Todo el mundo está de acuerdo en que nada será igual tras la pandemia del año veinte, y uno piensa que en unas cosas más que en otras. Lo de volvernos de pronto justos y benéficos como obligaba la Constitución de Cádiz a todos los españoles de cuando la Pepa no lo ve uno. Las grandes epidemias de la antigüedad provocaban el temor de Dios y la exaltación religiosa mientras duraban. Las procesiones de disciplinantes y la mística generalizada desaparecían en cuanto la vida volvía a latir. No ha habido una epidemia que cambie la naturaleza humana. La doctrina cristiana explica lo del pecado original y la redención de la especie humana, pero la cosa se alarga ya más de dos milenios y ese animal racional vuelve una y otra vez a las andadas de Adán y familia.

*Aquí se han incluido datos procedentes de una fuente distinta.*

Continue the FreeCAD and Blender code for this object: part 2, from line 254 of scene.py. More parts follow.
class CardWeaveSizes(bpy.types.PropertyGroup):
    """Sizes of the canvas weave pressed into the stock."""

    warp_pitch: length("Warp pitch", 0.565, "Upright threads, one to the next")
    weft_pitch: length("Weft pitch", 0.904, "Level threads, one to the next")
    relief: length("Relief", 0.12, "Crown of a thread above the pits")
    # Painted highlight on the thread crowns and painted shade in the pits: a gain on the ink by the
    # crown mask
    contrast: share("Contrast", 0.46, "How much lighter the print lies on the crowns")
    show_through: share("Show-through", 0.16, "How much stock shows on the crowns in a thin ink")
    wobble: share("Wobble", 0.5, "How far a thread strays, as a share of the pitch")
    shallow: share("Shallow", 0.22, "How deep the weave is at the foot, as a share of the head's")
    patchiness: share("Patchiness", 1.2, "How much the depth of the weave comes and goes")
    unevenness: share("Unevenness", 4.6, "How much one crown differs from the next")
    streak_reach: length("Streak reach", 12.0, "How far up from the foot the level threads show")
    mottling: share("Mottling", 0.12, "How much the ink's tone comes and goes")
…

Sin necesidad de remontar la crisis ya se ha podido comprobar cómo algunos de los que aplaudían a los médicos y sanitarios como héroes les dejaban luego un escrito en el ascensor para que se mudaran de casa por aquello del contagio. A los curas y frailes se les seguía en España en las rogativas contra la peste con un cirio en la mano, hasta que en los años treinta del siglo diecinueve se cambió el velón por la navaja cabritera, tras el bulo de las fuentes empozoñadas en una epidemia de cólera en Madrid.

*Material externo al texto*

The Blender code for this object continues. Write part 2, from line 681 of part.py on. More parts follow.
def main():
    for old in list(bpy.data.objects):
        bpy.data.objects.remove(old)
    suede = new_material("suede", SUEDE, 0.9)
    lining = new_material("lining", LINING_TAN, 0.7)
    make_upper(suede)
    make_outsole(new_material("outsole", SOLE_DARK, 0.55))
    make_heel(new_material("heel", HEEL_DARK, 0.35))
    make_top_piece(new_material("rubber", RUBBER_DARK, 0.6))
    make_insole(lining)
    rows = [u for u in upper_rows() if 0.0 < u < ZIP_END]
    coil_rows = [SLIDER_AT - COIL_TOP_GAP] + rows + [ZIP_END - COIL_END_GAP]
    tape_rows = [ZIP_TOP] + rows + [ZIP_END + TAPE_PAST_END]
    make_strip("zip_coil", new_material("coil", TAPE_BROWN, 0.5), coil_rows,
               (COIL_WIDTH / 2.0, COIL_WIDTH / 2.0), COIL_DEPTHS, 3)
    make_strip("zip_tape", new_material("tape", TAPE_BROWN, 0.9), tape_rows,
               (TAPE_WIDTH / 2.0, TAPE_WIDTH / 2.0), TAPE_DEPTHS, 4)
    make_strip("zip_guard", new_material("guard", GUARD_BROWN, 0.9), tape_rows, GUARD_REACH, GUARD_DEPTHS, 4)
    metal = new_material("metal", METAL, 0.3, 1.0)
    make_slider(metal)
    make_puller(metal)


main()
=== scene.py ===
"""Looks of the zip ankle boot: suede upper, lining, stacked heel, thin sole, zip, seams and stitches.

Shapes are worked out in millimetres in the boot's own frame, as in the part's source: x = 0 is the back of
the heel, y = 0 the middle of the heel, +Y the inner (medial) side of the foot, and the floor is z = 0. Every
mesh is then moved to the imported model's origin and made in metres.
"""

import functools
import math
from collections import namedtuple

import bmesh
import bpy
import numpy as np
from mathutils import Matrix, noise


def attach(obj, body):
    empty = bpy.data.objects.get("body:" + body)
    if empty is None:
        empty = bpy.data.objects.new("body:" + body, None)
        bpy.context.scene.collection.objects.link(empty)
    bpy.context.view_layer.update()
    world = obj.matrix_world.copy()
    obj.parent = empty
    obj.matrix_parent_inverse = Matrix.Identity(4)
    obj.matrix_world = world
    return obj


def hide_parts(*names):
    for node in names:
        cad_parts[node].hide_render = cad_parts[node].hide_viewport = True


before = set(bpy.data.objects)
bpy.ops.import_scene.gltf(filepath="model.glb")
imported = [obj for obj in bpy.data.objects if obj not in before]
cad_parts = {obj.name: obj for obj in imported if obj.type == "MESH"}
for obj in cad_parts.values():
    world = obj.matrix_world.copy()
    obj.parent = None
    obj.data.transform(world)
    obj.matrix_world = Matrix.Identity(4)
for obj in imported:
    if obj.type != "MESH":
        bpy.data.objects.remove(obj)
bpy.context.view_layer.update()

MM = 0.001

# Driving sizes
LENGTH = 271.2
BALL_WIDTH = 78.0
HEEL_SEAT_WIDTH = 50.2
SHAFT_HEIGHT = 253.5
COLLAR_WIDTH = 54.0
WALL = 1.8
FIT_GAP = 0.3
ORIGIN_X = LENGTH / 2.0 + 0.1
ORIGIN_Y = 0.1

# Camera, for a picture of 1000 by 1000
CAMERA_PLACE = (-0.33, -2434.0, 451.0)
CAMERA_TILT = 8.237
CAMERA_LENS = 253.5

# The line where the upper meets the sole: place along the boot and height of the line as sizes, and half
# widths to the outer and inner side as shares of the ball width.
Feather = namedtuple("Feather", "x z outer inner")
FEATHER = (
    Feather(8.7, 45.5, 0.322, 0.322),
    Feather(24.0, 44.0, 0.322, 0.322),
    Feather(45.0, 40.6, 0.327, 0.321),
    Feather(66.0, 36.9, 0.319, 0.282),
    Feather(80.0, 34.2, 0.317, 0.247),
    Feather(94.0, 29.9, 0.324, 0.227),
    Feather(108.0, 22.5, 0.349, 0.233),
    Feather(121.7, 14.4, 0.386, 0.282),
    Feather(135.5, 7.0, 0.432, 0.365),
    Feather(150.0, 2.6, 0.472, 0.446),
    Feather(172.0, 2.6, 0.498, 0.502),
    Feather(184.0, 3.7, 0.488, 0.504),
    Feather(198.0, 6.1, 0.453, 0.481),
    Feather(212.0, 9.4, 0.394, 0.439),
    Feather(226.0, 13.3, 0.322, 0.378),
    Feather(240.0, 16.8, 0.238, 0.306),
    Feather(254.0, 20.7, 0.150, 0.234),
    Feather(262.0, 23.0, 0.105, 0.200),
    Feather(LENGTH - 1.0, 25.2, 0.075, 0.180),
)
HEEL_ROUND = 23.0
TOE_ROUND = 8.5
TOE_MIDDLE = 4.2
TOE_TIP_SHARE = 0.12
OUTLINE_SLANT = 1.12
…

Cambiarán algunas cosas. Difícil que lo haga la humanidad. Lo de la conversión individual no lleva el ritmo que debiera para producir el milagro de la Fraternidad, aquel lema que los revolucionarios franceses colgaron detrás de Libertad e Igualdad para redondear la rima.

En España seguro que nada será igual en las residencias de mayores. Aquello de me voy a una residencia porque es lo mismo que estar en un hotel les sonará a las generaciones que vivieron la pandemia del coronavirus a un sarcasmo. Ahora van a haber desgraciadamente plazas libres, pero me temo que en unos meses muchas de ellas no se cubrirán. Luego con el paso del tiempo, ya será otra cosa.

Un amigo del sector sanitario me decía que una gran mayoría de ancianos de las residencias se dejan llevar hacia el otro lado. Aparcados allí, el sistema inmunitario se va abajo y la resistencia es mínima ante la adversidad. Es ley de vida, se dirá. Los más débiles pagan la fiesta. Por muchos cuidados, cariño y atenciones que pongan sus cuidadores una buena parte de ellos lo llevan cuesta arriba. Se ven solos en el final y pasan adelante sin más. Uno tiene la esperanza de que en esto de las residencias de mayores algo tiene que cambiar. También que en muchos casos no es cuestión de medios materiales. ¿Cambiará algo de verdad?